Solo los seres humanos pueden proporcionar la clave de su propia falta de humanidad, y tribunales como los de Nuremberg y La Haya, donde se procesa el delito racial y político, dan al mundo la oportunidad de descargar y analizar la patología del poder y del odio. Los juicios pueden ser complicados. Pueden ser potencialmente embarazosos para los gobiernos y corren el peligro de convertirse en espectáculos. Pero si se llevan a cabo de manera justa, no sólo ejercen una enorme autoridad moral sino que pueden ofrecer a las familias de las víctimas un sentido más profundo y más digno de que se ha hecho justicia que cualquier acto de venganza. Al comentar el juicio de Eichmann que fascinó al mundo, Elie Wiesel lo calificó como «un vehículo educativo de extraordinaria importancia». Estaba en lo cierto. Los juicios de Osama bin Laden, Anwar al-Awlaki, y Muamar al-Gadafi podrían haber sido igualmente instructivos.

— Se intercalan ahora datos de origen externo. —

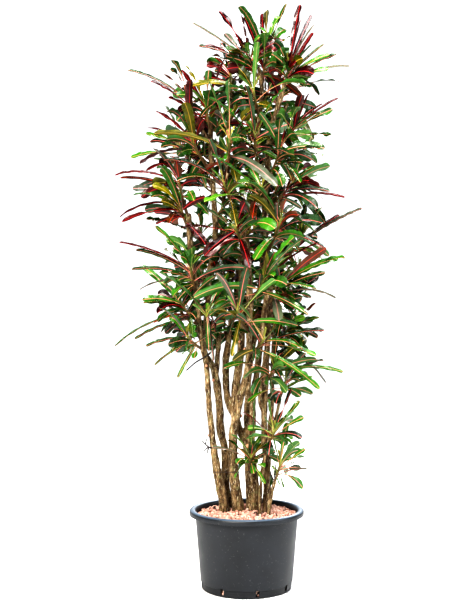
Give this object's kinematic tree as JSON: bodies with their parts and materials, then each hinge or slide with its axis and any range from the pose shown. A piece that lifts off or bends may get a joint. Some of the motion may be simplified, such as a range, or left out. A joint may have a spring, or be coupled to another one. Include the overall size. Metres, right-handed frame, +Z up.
{
  "type": "potted croton",
  "caption": "Tall bushy croton on bare woody canes, with long red, bronze and green leaves, in a round nursery pot of clay granules.",
  "frame": {"origin": "middle of the pot's flat base", "axes": "+Z up along the plant, +X to the viewer's right, +Y away from the viewer"},
  "size_m": [0.795, 0.6109, 1.836],
  "materials": {
    "pot_plastic": "charcoal moulded plastic, satin, with a faint speckle",
    "baked_clay": "dry fired clay granules, matt, pinkish tan",
    "tie_wire": "thin dark coated binding wire",
    "bark": "rough brown and grey mottled bark with leaf scars",
    "leaf_red": "glossy maroon and bronze leaves with bright red midribs",
    "leaf_mixed": "glossy green, bronze and maroon leaves with coloured midribs",
    "leaf_green": "glossy deep green leaves with yellow and salmon midribs",
    "leaf_fresh": "glossy fresh green young leaves with yellow midribs"
  },
  "bodies": {
    "root": {"pot": "pot_plastic", "clay_granules": "baked_clay", "tie_wire": "tie_wire", "cane_left": "bark", "cane_rear_left": "bark", "cane_middle": "bark", "cane_fork": "bark", "cane_thin": "bark", "cane_right": "bark", "cane_low": "bark", "cane_rear_right": "bark", "top_left": "leaf_red", "top_middle": "leaf_red", "top_right": "leaf_red", "top_rear": "leaf_mixed", "high_left": "leaf_red", "high_front": "leaf_mixed", "upper_left_a": "leaf_red", "upper_left_b": "leaf_red", "upper_left_c": "leaf_red", "upper_left_d": "leaf_red", "upper_left_f": "leaf_red", "upper_left_g": "leaf_red", "upper_front_a": "leaf_mixed", "upper_front_b": "leaf_mixed", "upper_front_c": "leaf_mixed", "upper_front_d": "leaf_red", "upper_front_e": "leaf_mixed", "upper_rear_a": "leaf_mixed", "upper_rear_b": "leaf_mixed", "upper_rear_c": "leaf_mixed", "upper_rear_d": "leaf_green", "upper_right_a": "leaf_green", "upper_right_b": "leaf_mixed", "upper_right_c": "leaf_green", "upper_right_d": "leaf_mixed", "middle_right_a": "leaf_mixed", "middle_right_b": "leaf_green", "middle_right_c": "leaf_green", "middle_right_d": "leaf_green", "middle_rear_a": "leaf_mixed", "middle_rear_b": "leaf_green", "middle_rear_c": "leaf_green", "middle_rear_d": "leaf_green", "middle_front_a": "leaf_green", "middle_front_b": "leaf_green", "middle_left_a": "leaf_green", "middle_left_b": "leaf_green", "middle_left_c": "leaf_green", "lower_left": "leaf_green", "lower_front_left": "leaf_green", "lower_front": "leaf_green", "lower_right_a": "leaf_green", "lower_right_b": "leaf_green", "lower_right_c": "leaf_green", "lower_rear": "leaf_green", "lower_right_d": "leaf_green", "low_shoot_a": "leaf_fresh", "low_shoot_b": "leaf_fresh", "low_shoot_c": "leaf_fresh"}
  },
  "joints": []
}
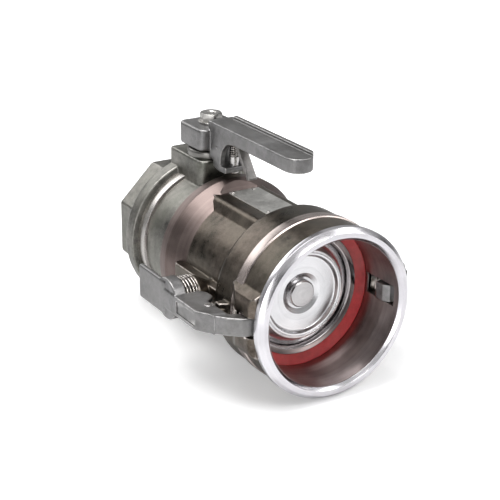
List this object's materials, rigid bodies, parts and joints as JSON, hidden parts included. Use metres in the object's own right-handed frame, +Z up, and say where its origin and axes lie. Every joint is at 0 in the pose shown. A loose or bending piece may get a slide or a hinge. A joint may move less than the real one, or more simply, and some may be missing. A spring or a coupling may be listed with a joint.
{
  "type": "dry break coupling",
  "caption": "Dry break coupling: lever-driven poppet valve with a latch-arm socket for a hose adaptor at the front and a female pipe thread with wrench flats at the rear.",
  "frame": {"origin": "centre of the rear face of the threaded end, on the flow axis", "axes": "+Y runs along the flow axis out of the threaded end (the socket mouth faces -Y), +Z runs up along the valve stem to the lever, +X to the right seen from behind the mouth looking into it"},
  "size_m": [0.197, 0.261, 0.1845],
  "materials": {
    "nose_casting": "satin as-cast stainless steel with machined bands",
    "valve_casting": "satin as-cast stainless steel",
    "lever_casting": "satin blasted stainless casting",
    "polished_steel": "mirror-polished stainless steel",
    "machined_steel": "turned stainless steel",
    "spring_steel": "bright drawn spring wire",
    "red_rubber": "smooth red elastomer",
    "black_rubber": "smooth black elastomer",
    "bearing_bronze": "turned bearing bronze"
  },
  "bodies": {
    "housing": {"nose_housing": "nose_casting", "valve_housing": "valve_casting", "threaded_end": "valve_casting", "nose_joint_seal": "black_rubber", "tail_joint_seal": "black_rubber", "face_seal": "red_rubber", "seal_retainer": "polished_steel", "guide_spider": "machined_steel", "guide_bush": "bearing_bronze", "stem_bush": "bearing_bronze", "stem_seals": "black_rubber", "gland_ring": "machined_steel", "latch_pin_left": "machined_steel", "latch_pin_right": "machined_steel", "latch_spring_left": "spring_steel", "latch_spring_right": "spring_steel"},
    "poppet_group": {"poppet": "polished_steel", "poppet_seal": "black_rubber", "poppet_nut": "machined_steel", "poppet_shaft": "machined_steel", "yoke": "machined_steel", "yoke_pin": "machined_steel"},
    "lever_group": {"stem": "machined_steel", "crank": "machined_steel", "crank_pin": "machined_steel", "handle": "lever_casting", "handle_bolt": "machined_steel", "handle_washer": "machined_steel", "trigger_pin": "machined_steel", "plunger_washer": "machined_steel", "plunger_spring": "spring_steel"},
    "roller": {"crank_roller": "bearing_bronze"},
    "trigger_body": {"trigger": "machined_steel"},
    "plunger_body": {"plunger": "machined_steel"},
    "left_latch": {"latch_arm_left": "lever_casting"},
    "right_latch": {"latch_arm_right": "lever_casting"}
  },
  "joints": [
    {"name": "handle_turn", "type": "hinge", "parent": "housing", "child": "lever_group", "pos_m": [0, -0.0673, 0.086], "axis": [0, 0, -1], "range_deg": [0, 90]},
    {"name": "poppet_slide", "type": "slide", "parent": "housing", "child": "poppet_group", "axis": [0, -1, 0], "range_m": [0, 0.0255]},
    {"name": "roller_spin", "type": "hinge", "parent": "lever_group", "child": "roller", "pos_m": [0.01273, -0.05457, 0.01475], "axis": [0, 0, 1], "continuous": true},
    {"name": "trigger_pull", "type": "hinge", "parent": "lever_group", "child": "trigger_body", "pos_m": [0, -0.1145, 0.1025], "axis": [1, 0, 0], "range_deg": [0, 14], "stiffness_Nm_per_rad": 0.4, "springref_deg": -5.73},
    {"name": "plunger_lift", "type": "slide", "parent": "lever_group", "child": "plunger_body", "axis": [0, 0, 1], "range_m": [0, 0.0021], "deforming": ["plunger_spring"]},
    {"name": "latch_left_open", "type": "hinge", "parent": "housing", "child": "left_latch", "pos_m": [-0.084, -0.209, 0], "axis": [0, 0, -1], "range_deg": [0, 10.5], "stiffness_Nm_per_rad": 6, "springref_deg": -5.73, "deforming": ["latch_spring_left"]},
    {"name": "latch_right_open", "type": "hinge", "parent": "housing", "child": "right_latch", "pos_m": [0.084, -0.209, 0], "axis": [0, 0, 1], "range_deg": [0, 10.5], "stiffness_Nm_per_rad": 6, "springref_deg": -5.73, "deforming": ["latch_spring_right"]}
  ],
  "couplings": [
    {"joint": "poppet_slide", "follows": "handle_turn", "m_per_rad": 0.016208},
    {"joint": "plunger_lift", "follows": "trigger_pull", "m_per_rad": 0.0085}
  ]
}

Una de las más sombrías líneas que Levi escribiera -«Auschwitz ocurrió, por lo tanto, Dios no puede existir»- porta en su esencia la sutil afirmación tácita de que incluso si Dios no existiera, la humanidad, no importa cuán torcida o manchada, sí. Los asesinatos patrocinados por el Estado y los cometidos por la turba sólo sirven para despreciar tal afirmación.